If your model M is inaccurate that is ps2 != s2 you can improve your pu2 by updating your model to minimise the sqrt of error in the prediction at time t with the action that happened at t and the actual state at t+1 st+1
g(st) = argmin on M (sqrt(M(st,at)-st+1))
So in machine learnings case, your actions a are algorithms or systems you are testing and M is your model of what an intelligence is. If the turing test is giving your system a bad u, and you can’t easily predict the real world intelligences (e.g. humans) with your model of intelligence that is M(st,at)-st+1 is large, update your model of what an intelligence should be doing so that you can better predict what an intelligence should be. This will give you enable you to pick a better.
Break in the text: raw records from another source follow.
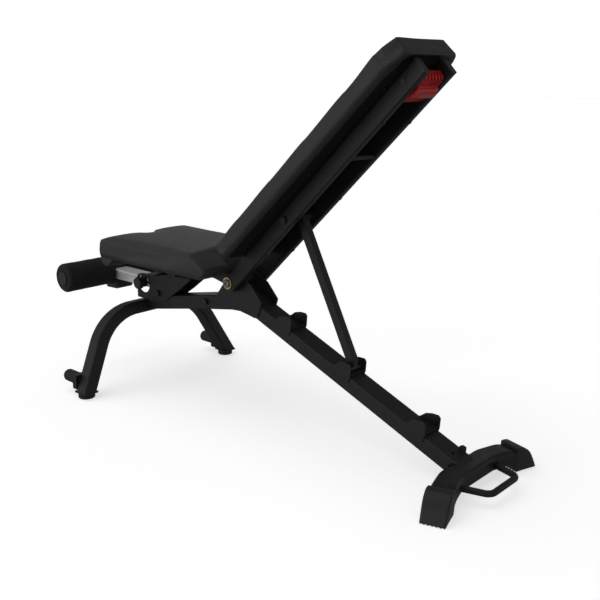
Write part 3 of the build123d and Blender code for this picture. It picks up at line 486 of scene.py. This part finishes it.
def back_cushion():
    blank = cushion_blank("back_pad", "vis_back_cushion", BACK)
    p = points_of(blank)
    extent = p.min(axis=0), p.max(axis=0)
    extent[1][2] += 0.002
    base, face = p[:, 2].min(), p[:, 2].max()
    low, high = p[:, 0].min(), p[:, 0].max()
    count = 150
    bins = np.clip(((p[:, 0] - low) / (high - low) * count).astype(int), 0, count - 1)
    widest = np.zeros(count)
    np.maximum.at(widest, bins, np.abs(p[:, 1]))
    steps = low + (np.arange(count) + 0.5) / count * (high - low)
    wanted = np.minimum(back_half_width(steps, low, high), widest + 0.014)
    ratio = np.interp(p[:, 0], steps[2:-2], (wanted / widest)[2:-2])
    ratio = np.where(p[:, 0] > low + 0.05, ratio, 1.0)
    p[:, 1] *= ratio
    depth = (p[:, 2] - base) / (face - base)
    tuck = 0.012 * (1 - np.clip(depth / 0.5, 0, 1)) ** 2
    half = np.maximum(np.abs(p[:, 1]), 0.02)
    rim = ease_in(half, 0.05, 0.10) * (1 - ease_in(p[:, 0], high - 0.06, high - 0.01))
    p[:, 1] *= 1 - tuck * rim / half
    put_points(blank, p)
    hold = (p[:, 2] < base + HELD_DEPTH) & (np.abs(p[:, 1]) < half.max() - 0.016)
    return rounded(squared_end(fitted(swell(blank, hold), *extent), *extent), BACK)


def seat_cushion():
    """The seat: a notched front lip that rolls under, and a slope down at the rear."""
    axes = Matrix.Translation((PIVOT.x, 0, 0))
    blank = cushion_blank("seat_pad", "vis_seat_cushion", axes)
    p = points_of(blank)
    extent = p.min(axis=0), p.max(axis=0)
    side = np.abs(p[:, 1]).max()
    front = p[:, 0].min()
    top, base = p[:, 2].max(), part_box("seat_board")[0].z
    edge = ease_in(np.abs(p[:, 1]), side - 0.03, side)
    low_edge = (1 - np.clip((p[:, 2] - base) / 0.018, 0, 1)) ** 2
    p[:, 1] -= np.sign(p[:, 1]) * 0.005 * low_edge * edge
    high_edge = np.clip((p[:, 2] - top + 0.014) / 0.014, 0, 1) ** 2
    p[:, 1] -= np.sign(p[:, 1]) * 0.006 * high_edge * edge
    put_points(blank, p)
    hold = (p[:, 2] < base + HELD_DEPTH) & (p[:, 2] > base - 0.004) & (p[:, 0] > front + 0.07)
    hold &= np.abs(p[:, 1]) < side - 0.014
    fitted(swell(blank, hold), *extent)
    p = points_of(blank)
    height = ease_in(p[:, 2], base + 0.01, top - 0.004)
    crown = SEAT_RISE + SEAT_CROWN * (1 - np.clip(np.abs(p[:, 1]) / side, 0, 1) ** 3)
    p[:, 2] += height * crown
    put_points(blank, p)
    return rounded(blank, axes)


for made, carried_by, soft_node in ((back_cushion, "backrest", "back_pad"),
                                    (seat_cushion, "seat", "seat_pad")):
    cushion = finished(made(), carried_by, "pad_vinyl", FINISHES["pad_vinyl"], soft_node)


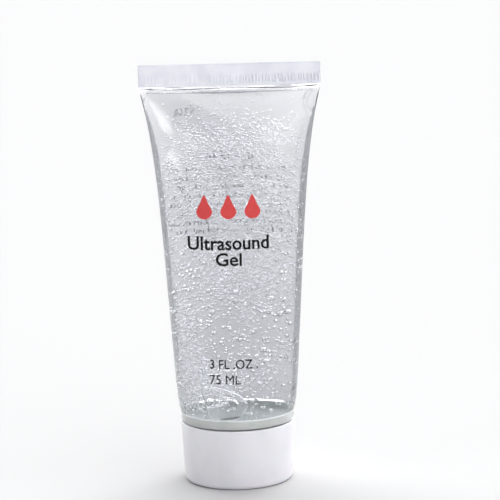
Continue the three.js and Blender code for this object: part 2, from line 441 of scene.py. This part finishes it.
def build_gel():
    bore = NECK_BORE + GEL_OVERLAP
    band = BAND_RADIUS - BAND_WALL + GEL_OVERLAP
    around = 192
    turn = np.linspace(0, 2 * math.pi, around, endpoint=False)

    def circle(radius, z):
        return np.column_stack([radius * np.cos(turn), radius * np.sin(turn), np.full(around, z)])

    inset = WALL - GEL_OVERLAP
    heights = [z for z in film_heights() if BAND_TOP < z < GEL_TOP]
    rings = [
        circle(bore, NECK_END + 1 * MM - GEL_OVERLAP),
        circle(bore, shoulder_inside(bore) - GEL_OVERLAP),
        circle(band, shoulder_inside(band) - GEL_OVERLAP),
        circle(band, BAND_TOP - GEL_OVERLAP),
    ]
    rings += [ring_at(z, inset, around) for z in heights]
    last = ring_at(heights[-1], inset, around)
    rings.append(last * (0.985, 0.6, 1) + (0, 0, 0.35 * MM))
    gel = skin("clear_gel", rings)
    return smooth(gel, 40)


def in_gel(x, y, z, margin):
    """Whether a point is in the gel, at least margin away from the film."""
    a, b = half_width(z) - WALL - margin, depth_at(z) - WALL - margin
    if b <= 0.3 * MM or abs(x) >= a or abs(y) > b * (1 - (x / a) ** 2) ** edge_power(z):
        return False
    return front_surface(x, z) + WALL + margin < y < back_surface(x, z) - WALL - margin


FOAM_BANKS = (  # across, up, half width, half height in mm, and how dense
    (8, 82, 15, 16, 1.0),
    (4, 62, 9, 8, 0.9),
    (5, 105, 18, 7, 0.9),
    (-11, 92, 11, 14, 0.75),
    (-17, 60, 4, 20, 0.5),
    (-15, 37, 5, 14, 1.7),
    (-8, 28, 8, 6, 1.4),
    (9, 37, 6, 4, 0.35),
)
FEWEST = 0.015  # how crowded the clearest gel is
STREAK_SLOPE = math.radians(-32)  # the filling nozzle drags the foam into slanting streaks
STREAK_LENGTH, STREAK_WIDTH, STREAK_DEPTH = 9 * MM, 2.2 * MM, 5 * MM


def crowding(x, y, z):
    """How crowded the fine bubbles are: clear gel with banks of foam, drawn out in streaks."""
    share = FEWEST
    for across, up, width, height, dense in FOAM_BANKS:
        away = ((x / MM - across) / width) ** 2 + ((z / MM - up) / height) ** 2
        share += dense * math.exp(-away)
    along = x * math.cos(STREAK_SLOPE) + z * math.sin(STREAK_SLOPE)
    aside = z * math.cos(STREAK_SLOPE) - x * math.sin(STREAK_SLOPE)
    streak = noise.noise(Vector((along / STREAK_LENGTH, aside / STREAK_WIDTH, y / STREAK_DEPTH)))
    top = min(1.0, max(0.12, (SEAL_BOTTOM - 4 * MM - z) / (8 * MM)))
    return share * top * (0.6 + 0.9 * max(-0.5, streak * 1.8))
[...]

To give an example less close to home. If you are trying to teach kids, don’t just try lots of different teaching styles and see which ones produce the best test results for your tests. Instead have principled reasons for trying a particular teaching style. Try and explain why a teaching style was bad. If you can, create an explicitly bad teaching style and see whether it was as bad as you thought it would be. Once you have got a good model of learning styles to test results, then pick the optimal learning style for principled reasons. Else you could just give the kids the answers before hand, that would optimise the test results.
Does that clarify the difference?
I’ll try and figure out formatting this properly in a bit.
yeah! I think we’re actually saying the same things back at each other.
I was objecting to the continuous vs boolean distinction :) . I’d boil the article down to.
It is more important to optimise the model of the world , than it is acting in the world, if your model of the world is bad.
It is lucky that this is continuous function though.